CHALLENGE: Reproduce the material that follows, please, but only from its first line to the line containing "from math import cos, radians, sin", inclusive.
— start SOURCE DATA —
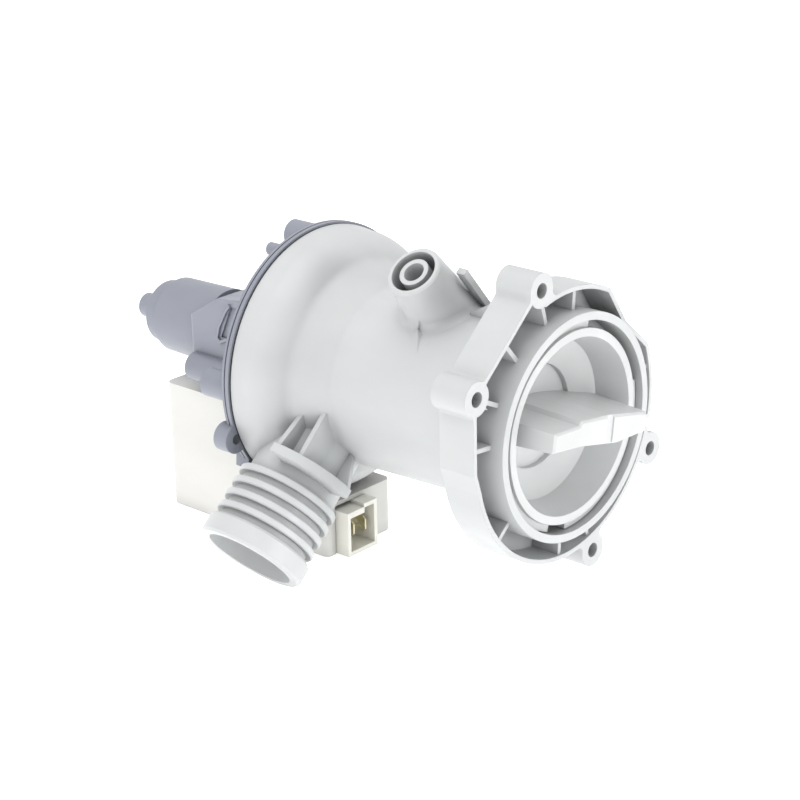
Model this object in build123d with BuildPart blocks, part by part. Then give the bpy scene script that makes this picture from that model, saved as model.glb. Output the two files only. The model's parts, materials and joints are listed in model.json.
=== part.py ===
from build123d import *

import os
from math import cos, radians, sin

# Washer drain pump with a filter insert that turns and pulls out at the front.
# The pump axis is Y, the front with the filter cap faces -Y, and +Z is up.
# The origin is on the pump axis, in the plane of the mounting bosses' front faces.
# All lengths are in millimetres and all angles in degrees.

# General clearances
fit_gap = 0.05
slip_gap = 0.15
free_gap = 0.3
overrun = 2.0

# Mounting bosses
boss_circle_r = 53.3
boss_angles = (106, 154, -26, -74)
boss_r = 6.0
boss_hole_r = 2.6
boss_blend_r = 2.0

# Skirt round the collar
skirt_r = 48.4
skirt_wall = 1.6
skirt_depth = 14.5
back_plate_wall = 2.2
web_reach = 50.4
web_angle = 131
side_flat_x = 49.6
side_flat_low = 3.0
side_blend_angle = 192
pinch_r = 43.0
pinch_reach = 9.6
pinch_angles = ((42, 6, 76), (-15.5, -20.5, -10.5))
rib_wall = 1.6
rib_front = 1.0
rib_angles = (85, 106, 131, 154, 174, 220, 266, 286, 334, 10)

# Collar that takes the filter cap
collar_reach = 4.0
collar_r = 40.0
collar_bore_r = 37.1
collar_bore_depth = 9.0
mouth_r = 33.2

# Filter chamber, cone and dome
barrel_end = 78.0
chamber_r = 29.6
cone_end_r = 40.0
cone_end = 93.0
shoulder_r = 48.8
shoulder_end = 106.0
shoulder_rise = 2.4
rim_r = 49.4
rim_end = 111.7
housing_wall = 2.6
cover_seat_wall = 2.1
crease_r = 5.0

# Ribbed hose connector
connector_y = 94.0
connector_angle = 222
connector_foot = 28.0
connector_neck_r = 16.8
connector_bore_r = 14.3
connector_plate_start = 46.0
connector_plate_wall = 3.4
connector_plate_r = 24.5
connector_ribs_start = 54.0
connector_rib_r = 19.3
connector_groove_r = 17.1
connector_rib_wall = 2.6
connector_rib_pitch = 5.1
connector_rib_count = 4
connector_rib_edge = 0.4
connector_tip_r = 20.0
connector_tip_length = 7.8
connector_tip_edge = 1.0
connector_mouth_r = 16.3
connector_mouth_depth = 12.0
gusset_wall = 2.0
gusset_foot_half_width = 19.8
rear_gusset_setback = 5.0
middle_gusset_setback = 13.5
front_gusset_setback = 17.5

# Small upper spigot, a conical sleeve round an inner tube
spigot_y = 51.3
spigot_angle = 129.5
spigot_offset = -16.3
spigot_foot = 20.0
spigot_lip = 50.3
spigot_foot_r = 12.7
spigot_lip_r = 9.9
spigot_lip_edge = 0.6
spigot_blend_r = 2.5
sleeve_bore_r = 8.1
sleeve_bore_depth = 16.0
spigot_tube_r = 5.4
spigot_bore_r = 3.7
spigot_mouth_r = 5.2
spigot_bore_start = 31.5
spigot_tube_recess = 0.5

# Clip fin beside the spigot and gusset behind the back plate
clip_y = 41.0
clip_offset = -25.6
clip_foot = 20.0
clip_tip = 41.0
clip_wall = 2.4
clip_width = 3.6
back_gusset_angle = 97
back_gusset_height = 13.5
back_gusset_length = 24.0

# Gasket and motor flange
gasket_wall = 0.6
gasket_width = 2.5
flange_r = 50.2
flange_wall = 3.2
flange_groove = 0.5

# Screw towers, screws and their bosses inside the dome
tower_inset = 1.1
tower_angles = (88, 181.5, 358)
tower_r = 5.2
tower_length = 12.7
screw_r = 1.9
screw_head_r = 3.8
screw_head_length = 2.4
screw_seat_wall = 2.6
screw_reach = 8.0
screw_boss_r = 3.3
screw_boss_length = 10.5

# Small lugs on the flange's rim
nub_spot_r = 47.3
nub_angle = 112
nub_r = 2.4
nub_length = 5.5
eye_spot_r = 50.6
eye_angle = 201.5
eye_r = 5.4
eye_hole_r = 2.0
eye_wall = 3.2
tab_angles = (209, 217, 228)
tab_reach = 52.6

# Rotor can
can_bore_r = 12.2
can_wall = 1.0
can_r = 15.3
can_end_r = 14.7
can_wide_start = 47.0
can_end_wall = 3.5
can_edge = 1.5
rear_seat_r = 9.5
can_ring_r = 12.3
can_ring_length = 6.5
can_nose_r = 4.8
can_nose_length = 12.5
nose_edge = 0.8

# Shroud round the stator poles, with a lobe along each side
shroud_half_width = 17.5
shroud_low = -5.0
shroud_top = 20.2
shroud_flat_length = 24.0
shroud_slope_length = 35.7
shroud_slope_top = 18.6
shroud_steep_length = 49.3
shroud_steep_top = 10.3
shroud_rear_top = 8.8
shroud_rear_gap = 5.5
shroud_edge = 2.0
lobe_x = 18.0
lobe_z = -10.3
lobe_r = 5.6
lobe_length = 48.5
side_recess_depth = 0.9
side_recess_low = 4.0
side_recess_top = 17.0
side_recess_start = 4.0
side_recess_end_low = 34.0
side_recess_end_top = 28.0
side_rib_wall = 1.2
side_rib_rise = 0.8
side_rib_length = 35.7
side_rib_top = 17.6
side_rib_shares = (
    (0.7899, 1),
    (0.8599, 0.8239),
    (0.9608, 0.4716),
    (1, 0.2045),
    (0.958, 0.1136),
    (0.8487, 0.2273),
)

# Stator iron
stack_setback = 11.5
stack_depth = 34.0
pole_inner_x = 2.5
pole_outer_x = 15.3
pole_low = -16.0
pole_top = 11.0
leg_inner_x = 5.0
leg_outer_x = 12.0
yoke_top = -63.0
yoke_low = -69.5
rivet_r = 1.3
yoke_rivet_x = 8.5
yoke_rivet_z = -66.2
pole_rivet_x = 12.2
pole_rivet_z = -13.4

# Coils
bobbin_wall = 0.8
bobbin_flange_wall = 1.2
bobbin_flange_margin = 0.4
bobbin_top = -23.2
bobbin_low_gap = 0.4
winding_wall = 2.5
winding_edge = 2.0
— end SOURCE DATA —
REPLY:
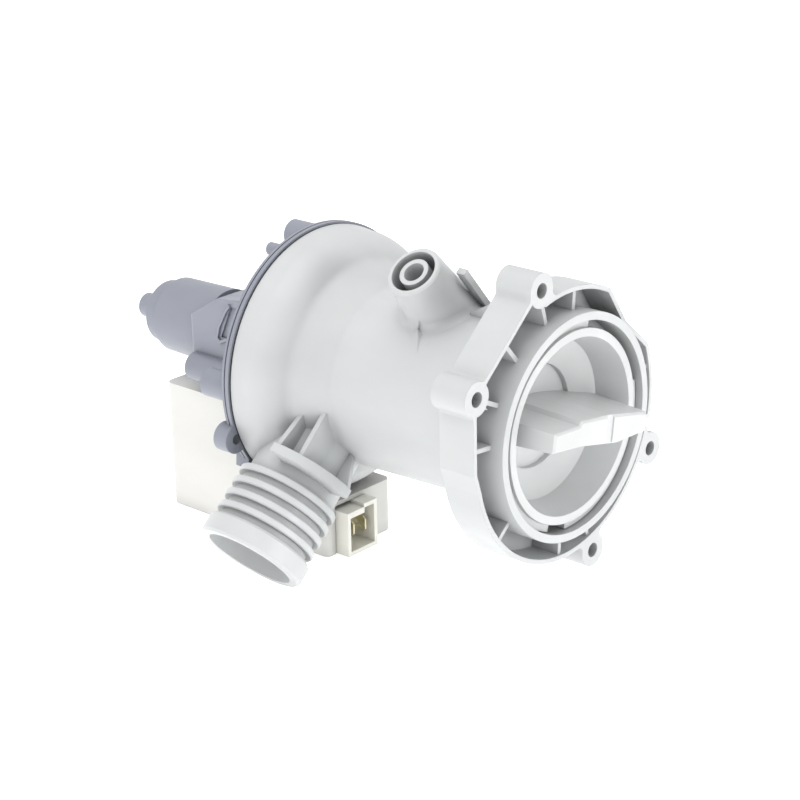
Model this object in build123d with BuildPart blocks, part by part. Then give the bpy scene script that makes this picture from that model, saved as model.glb. Output the two files only. The model's parts, materials and joints are listed in model.json.
=== part.py ===
from build123d import *

import os
from math import cos, radians, sin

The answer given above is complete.